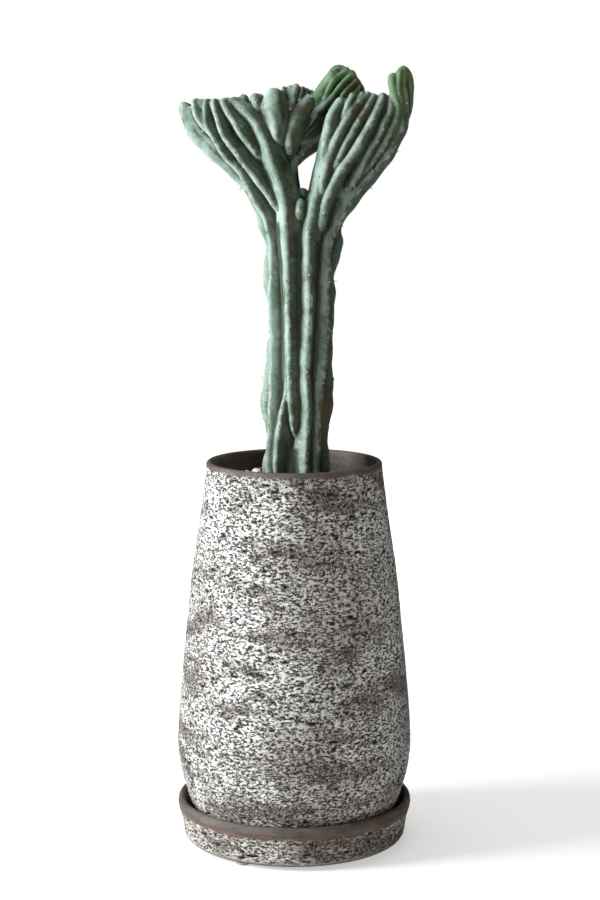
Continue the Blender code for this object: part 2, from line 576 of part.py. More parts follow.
def sweep_rib(rib, step=4.0, sides=16):
    """Corners and faces of one rib, in millimetres, closed at both ends."""
    points, along, tangent, outward = route_frame(rib, step)
    sideways = np.cross(tangent, outward)
    nose = spread(rib.nose, along)
    half_width = spread(rib.half_width, along)
    depth = spread(rib.depth, along)
    lift = rib.wave * np.sin(2 * math.pi * along / rib.pitch + len(rib.name))
    lift -= rib.sink * np.clip(1 - along / (3 * rib.sink + 1), 0, 1) ** 2
    crest = points + outward * lift[:, None]
    outer = crest - outward * nose[:, None]
    inner = crest - outward * depth[:, None]
    middle = 0.5 * (outer + inner)
    to_tip = np.clip((along[-1] - along) / (1.4 * nose[-1]), 0, 1)
    shrink = np.sqrt(np.clip(1 - (1 - to_tip) ** 2, 0.004, 1))
    corners = []
    for i in range(len(crest)):
        for a in np.arange(sides) * 2 * math.pi / sides:
            ray = outward[i] * math.cos(a) + sideways[i] * math.sin(a)
            reach_outer = (outer[i] - inner[i]) @ ray + nose[i]
            near = outer[i] + ray * nose[i] if reach_outer > half_width[i] else (
                inner[i] + ray * half_width[i])
            corners.append(middle[i] + (near - middle[i]) * shrink[i])
    last = (len(crest) - 1) * sides
    faces = [tuple(reversed(range(sides))), tuple(last + k for k in range(sides))]
    for ring in range(0, last, sides):
        for k in range(sides):
            n = (k + 1) % sides
            faces.append((ring + k, ring + n, ring + sides + n, ring + sides + k))
    return np.array(corners), faces


def rounded_column(centre, sections, sides=24):
    """Corners and faces of an upright round body given as (radius, height), in mm."""
    corners = []
    for x, y, radius, height in sections:
        for a in np.arange(sides) * 2 * math.pi / sides:
            corners.append((centre[0] + x + radius * math.cos(a),
                            centre[1] + y + radius * math.sin(a), height))
    last = (len(sections) - 1) * sides
    faces = [tuple(reversed(range(sides))), tuple(last + k for k in range(sides))]
    for ring in range(0, last, sides):
        for k in range(sides):
            n = (k + 1) % sides
            faces.append((ring + k, ring + n, ring + sides + n, ring + sides + k))
    return np.array(corners), faces


def stem_core():
    """Round heart of the stem, from its planted foot up to the fork."""
    soil = SOIL_AT_STEM / MM
    foot = soil - ROOT_DEPTH / MM
    radius = ROOT_RADIUS / MM
    return rounded_column((STEM_X / MM, STEM_Y / MM), [
        (0, 0, radius * 0.55, foot), (0, 0, radius * 0.9, foot + 5), (0, 0, radius, foot + 12),
        (0, 0, radius, soil + 6), (2, 1, 27, 420), (5, 1, 26, 500), (7, 1, 27, 580),
        (6, 1, 29, 620), (4, 1, 26, 650), (2, 0, 12, 668)])


def largest_shell(mesh):
    """Keep the outer skin alone, without any pocket closed in behind the ribs."""
    bm = bmesh.new()
    bm.from_mesh(mesh)
    left = set(bm.verts)
    shells = []
    while left:
        shell = set()
        queue = [left.pop()]
        while queue:
            corner = queue.pop()
            shell.add(corner)
            for edge in corner.link_edges:
                other = edge.other_vert(corner)
                if other in left:
                    left.remove(other)
                    queue.append(other)
        shells.append(shell)
    keep = max(shells, key=len)
    bmesh.ops.delete(bm, geom=[v for v in bm.verts if v not in keep], context="VERTS")
    bm.to_mesh(mesh)
    bm.free()


def make_cactus(finish, parent):
    """The whole plant as one grown piece: stem, both fans, lobe and curled tip."""
    fans = left_fan_ribs() + right_fan_ribs()
    ribs = trunk_ribs() + fans + bridge_ribs() + lobe_ribs() + curl_ribs()
    ribs += rear_ribs(fans) + core_ribs()
    corners = []
    faces = []
    for places, sides in [sweep_rib(rib) for rib in ribs] + [stem_core()]:
        start = len(corners)
        corners.extend((places * MM).tolist())
        faces.extend(tuple(start + k for k in face) for face in sides)
    rough = bpy.data.meshes.new("cactus_ribs")
    rough.from_pydata(corners, [], faces)
    cactus = add_object("cactus", rough, finish, parent)
    fuse = cactus.modifiers.new("fuse", "REMESH")
    fuse.mode = "VOXEL"
    fuse.voxel_size = CACTUS_VOXEL
    bpy.context.view_layer.update()
    skin = bpy.data.meshes.new_from_object(cactus.evaluated_get(bpy.context.evaluated_depsgraph_get()))
    cactus.modifiers.clear()
    largest_shell(skin)
    cactus.data = skin
    thin = cactus.modifiers.new("thin", "DECIMATE")
    skin.calc_loop_triangles()
    thin.ratio = min(1.0, CACTUS_TRIANGLES / len(skin.loop_triangles))
    skin.shade_smooth()
    return cactus


def main():
    """Build every piece under one empty."""
    clear_scene()
    plant = bpy.data.objects.new("potted_cactus", None)
    bpy.context.scene.collection.objects.link(plant)
    clay = material("stoneware", (0.23, 0.20, 0.18), 0.85)
    make_foot_pads(material("pad_rubber", (0.10, 0.09, 0.08), 0.8), plant)
    make_saucer(clay, plant)
    make_pot(clay, plant)
    make_drain_net(material("net_plastic", (0.06, 0.07, 0.07), 0.6), plant)
    make_soil(material("potting_mix", (0.055, 0.04, 0.03), 0.95), plant)
    make_stones(material("white_stone", (0.78, 0.76, 0.71), 0.7), plant)
    make_cactus(material("cactus_skin", (0.22, 0.33, 0.27), 0.55), plant)


main()
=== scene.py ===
"""Looks of a tall crested cactus in its rough stoneware pot, on a deep saucer.

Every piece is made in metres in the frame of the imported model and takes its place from
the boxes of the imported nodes. Lengths with MM are millimetres of the drawn piece, which
is fitted to its node's box afterwards.
"""
import logging
import math
import random
from dataclasses import dataclass, replace
from enum import Enum
from typing import Any, Callable, Iterable, Sequence

import bmesh
import bpy
import numpy as np
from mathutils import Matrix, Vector, kdtree, noise
from mathutils.bvhtree import BVHTree


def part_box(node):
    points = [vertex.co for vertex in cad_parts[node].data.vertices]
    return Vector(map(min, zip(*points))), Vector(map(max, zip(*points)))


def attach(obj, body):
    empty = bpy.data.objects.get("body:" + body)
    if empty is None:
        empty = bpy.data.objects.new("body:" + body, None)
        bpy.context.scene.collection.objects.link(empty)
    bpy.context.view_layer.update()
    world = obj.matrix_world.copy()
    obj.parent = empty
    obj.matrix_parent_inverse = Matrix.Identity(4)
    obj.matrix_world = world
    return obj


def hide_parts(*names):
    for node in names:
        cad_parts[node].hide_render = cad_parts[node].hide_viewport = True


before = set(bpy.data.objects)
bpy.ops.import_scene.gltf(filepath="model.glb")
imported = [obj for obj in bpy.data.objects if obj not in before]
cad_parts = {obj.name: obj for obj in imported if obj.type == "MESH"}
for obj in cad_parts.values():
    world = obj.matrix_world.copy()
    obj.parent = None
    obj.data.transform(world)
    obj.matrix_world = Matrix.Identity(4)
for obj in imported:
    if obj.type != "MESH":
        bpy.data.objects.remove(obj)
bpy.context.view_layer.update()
BODY = "root"
MM = 0.001
SPINE_RADIUS = 0.32 * MM

Colour = tuple[float, float, float]
Point = tuple[float, float, float]
Outline = list[tuple[float, float]]
Solid = tuple[np.ndarray, list[tuple[int, ...]]]   # corners and faces
LOG = logging.getLogger("potted_cactus")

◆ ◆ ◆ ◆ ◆

▶ EXERCISE
Restate the whole listing exactly, leaving out nothing.

▶ THE COMPLETED TASK
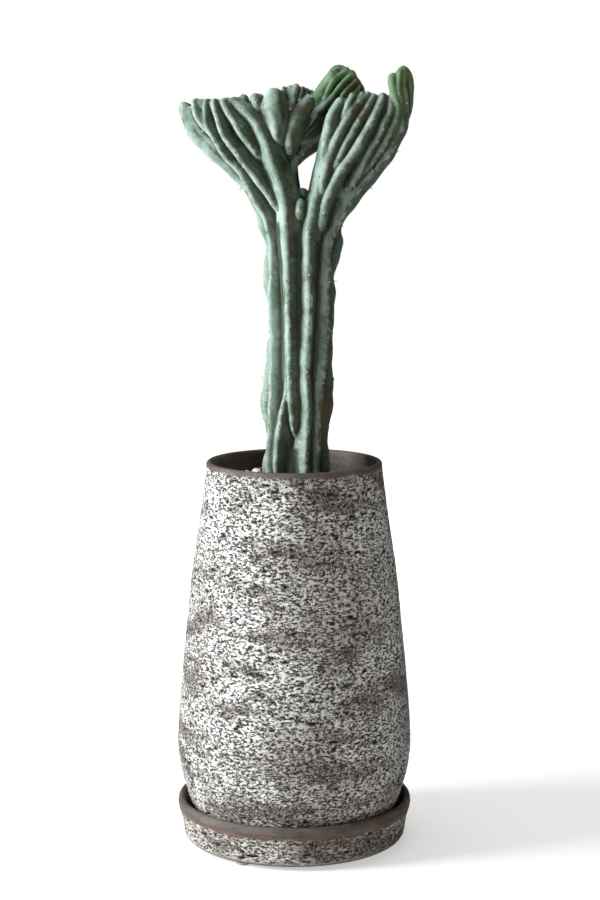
Continue the Blender code for this object: part 2, from line 576 of part.py. More parts follow.
def sweep_rib(rib, step=4.0, sides=16):
    """Corners and faces of one rib, in millimetres, closed at both ends."""
    points, along, tangent, outward = route_frame(rib, step)
    sideways = np.cross(tangent, outward)
    nose = spread(rib.nose, along)
    half_width = spread(rib.half_width, along)
    depth = spread(rib.depth, along)
    lift = rib.wave * np.sin(2 * math.pi * along / rib.pitch + len(rib.name))
    lift -= rib.sink * np.clip(1 - along / (3 * rib.sink + 1), 0, 1) ** 2
    crest = points + outward * lift[:, None]
    outer = crest - outward * nose[:, None]
    inner = crest - outward * depth[:, None]
    middle = 0.5 * (outer + inner)
    to_tip = np.clip((along[-1] - along) / (1.4 * nose[-1]), 0, 1)
    shrink = np.sqrt(np.clip(1 - (1 - to_tip) ** 2, 0.004, 1))
    corners = []
    for i in range(len(crest)):
        for a in np.arange(sides) * 2 * math.pi / sides:
            ray = outward[i] * math.cos(a) + sideways[i] * math.sin(a)
            reach_outer = (outer[i] - inner[i]) @ ray + nose[i]
            near = outer[i] + ray * nose[i] if reach_outer > half_width[i] else (
                inner[i] + ray * half_width[i])
            corners.append(middle[i] + (near - middle[i]) * shrink[i])
    last = (len(crest) - 1) * sides
    faces = [tuple(reversed(range(sides))), tuple(last + k for k in range(sides))]
    for ring in range(0, last, sides):
        for k in range(sides):
            n = (k + 1) % sides
            faces.append((ring + k, ring + n, ring + sides + n, ring + sides + k))
    return np.array(corners), faces


def rounded_column(centre, sections, sides=24):
    """Corners and faces of an upright round body given as (radius, height), in mm."""
    corners = []
    for x, y, radius, height in sections:
        for a in np.arange(sides) * 2 * math.pi / sides:
            corners.append((centre[0] + x + radius * math.cos(a),
                            centre[1] + y + radius * math.sin(a), height))
    last = (len(sections) - 1) * sides
    faces = [tuple(reversed(range(sides))), tuple(last + k for k in range(sides))]
    for ring in range(0, last, sides):
        for k in range(sides):
            n = (k + 1) % sides
            faces.append((ring + k, ring + n, ring + sides + n, ring + sides + k))
    return np.array(corners), faces


def stem_core():
    """Round heart of the stem, from its planted foot up to the fork."""
    soil = SOIL_AT_STEM / MM
    foot = soil - ROOT_DEPTH / MM
    radius = ROOT_RADIUS / MM
    return rounded_column((STEM_X / MM, STEM_Y / MM), [
        (0, 0, radius * 0.55, foot), (0, 0, radius * 0.9, foot + 5), (0, 0, radius, foot + 12),
        (0, 0, radius, soil + 6), (2, 1, 27, 420), (5, 1, 26, 500), (7, 1, 27, 580),
        (6, 1, 29, 620), (4, 1, 26, 650), (2, 0, 12, 668)])


def largest_shell(mesh):
    """Keep the outer skin alone, without any pocket closed in behind the ribs."""
    bm = bmesh.new()
    bm.from_mesh(mesh)
    left = set(bm.verts)
    shells = []
    while left:
        shell = set()
        queue = [left.pop()]
        while queue:
            corner = queue.pop()
            shell.add(corner)
            for edge in corner.link_edges:
                other = edge.other_vert(corner)
                if other in left:
                    left.remove(other)
                    queue.append(other)
        shells.append(shell)
    keep = max(shells, key=len)
    bmesh.ops.delete(bm, geom=[v for v in bm.verts if v not in keep], context="VERTS")
    bm.to_mesh(mesh)
    bm.free()


def make_cactus(finish, parent):
    """The whole plant as one grown piece: stem, both fans, lobe and curled tip."""
    fans = left_fan_ribs() + right_fan_ribs()
    ribs = trunk_ribs() + fans + bridge_ribs() + lobe_ribs() + curl_ribs()
    ribs += rear_ribs(fans) + core_ribs()
    corners = []
    faces = []
    for places, sides in [sweep_rib(rib) for rib in ribs] + [stem_core()]:
        start = len(corners)
        corners.extend((places * MM).tolist())
        faces.extend(tuple(start + k for k in face) for face in sides)
    rough = bpy.data.meshes.new("cactus_ribs")
    rough.from_pydata(corners, [], faces)
    cactus = add_object("cactus", rough, finish, parent)
    fuse = cactus.modifiers.new("fuse", "REMESH")
    fuse.mode = "VOXEL"
    fuse.voxel_size = CACTUS_VOXEL
    bpy.context.view_layer.update()
    skin = bpy.data.meshes.new_from_object(cactus.evaluated_get(bpy.context.evaluated_depsgraph_get()))
    cactus.modifiers.clear()
    largest_shell(skin)
    cactus.data = skin
    thin = cactus.modifiers.new("thin", "DECIMATE")
    skin.calc_loop_triangles()
    thin.ratio = min(1.0, CACTUS_TRIANGLES / len(skin.loop_triangles))
    skin.shade_smooth()
    return cactus


def main():
    """Build every piece under one empty."""
    clear_scene()
    plant = bpy.data.objects.new("potted_cactus", None)
    bpy.context.scene.collection.objects.link(plant)
    clay = material("stoneware", (0.23, 0.20, 0.18), 0.85)
    make_foot_pads(material("pad_rubber", (0.10, 0.09, 0.08), 0.8), plant)
    make_saucer(clay, plant)
    make_pot(clay, plant)
    make_drain_net(material("net_plastic", (0.06, 0.07, 0.07), 0.6), plant)
    make_soil(material("potting_mix", (0.055, 0.04, 0.03), 0.95), plant)
    make_stones(material("white_stone", (0.78, 0.76, 0.71), 0.7), plant)
    make_cactus(material("cactus_skin", (0.22, 0.33, 0.27), 0.55), plant)


main()
=== scene.py ===
"""Looks of a tall crested cactus in its rough stoneware pot, on a deep saucer.

Every piece is made in metres in the frame of the imported model and takes its place from
the boxes of the imported nodes. Lengths with MM are millimetres of the drawn piece, which
is fitted to its node's box afterwards.
"""
import logging
import math
import random
from dataclasses import dataclass, replace
from enum import Enum
from typing import Any, Callable, Iterable, Sequence

import bmesh
import bpy
import numpy as np
from mathutils import Matrix, Vector, kdtree, noise
from mathutils.bvhtree import BVHTree


def part_box(node):
    points = [vertex.co for vertex in cad_parts[node].data.vertices]
    return Vector(map(min, zip(*points))), Vector(map(max, zip(*points)))


def attach(obj, body):
    empty = bpy.data.objects.get("body:" + body)
    if empty is None:
        empty = bpy.data.objects.new("body:" + body, None)
        bpy.context.scene.collection.objects.link(empty)
    bpy.context.view_layer.update()
    world = obj.matrix_world.copy()
    obj.parent = empty
    obj.matrix_parent_inverse = Matrix.Identity(4)
    obj.matrix_world = world
    return obj


def hide_parts(*names):
    for node in names:
        cad_parts[node].hide_render = cad_parts[node].hide_viewport = True


before = set(bpy.data.objects)
bpy.ops.import_scene.gltf(filepath="model.glb")
imported = [obj for obj in bpy.data.objects if obj not in before]
cad_parts = {obj.name: obj for obj in imported if obj.type == "MESH"}
for obj in cad_parts.values():
    world = obj.matrix_world.copy()
    obj.parent = None
    obj.data.transform(world)
    obj.matrix_world = Matrix.Identity(4)
for obj in imported:
    if obj.type != "MESH":
        bpy.data.objects.remove(obj)
bpy.context.view_layer.update()
BODY = "root"
MM = 0.001
SPINE_RADIUS = 0.32 * MM

Colour = tuple[float, float, float]
Point = tuple[float, float, float]
Outline = list[tuple[float, float]]
Solid = tuple[np.ndarray, list[tuple[int, ...]]]   # corners and faces
LOG = logging.getLogger("potted_cactus")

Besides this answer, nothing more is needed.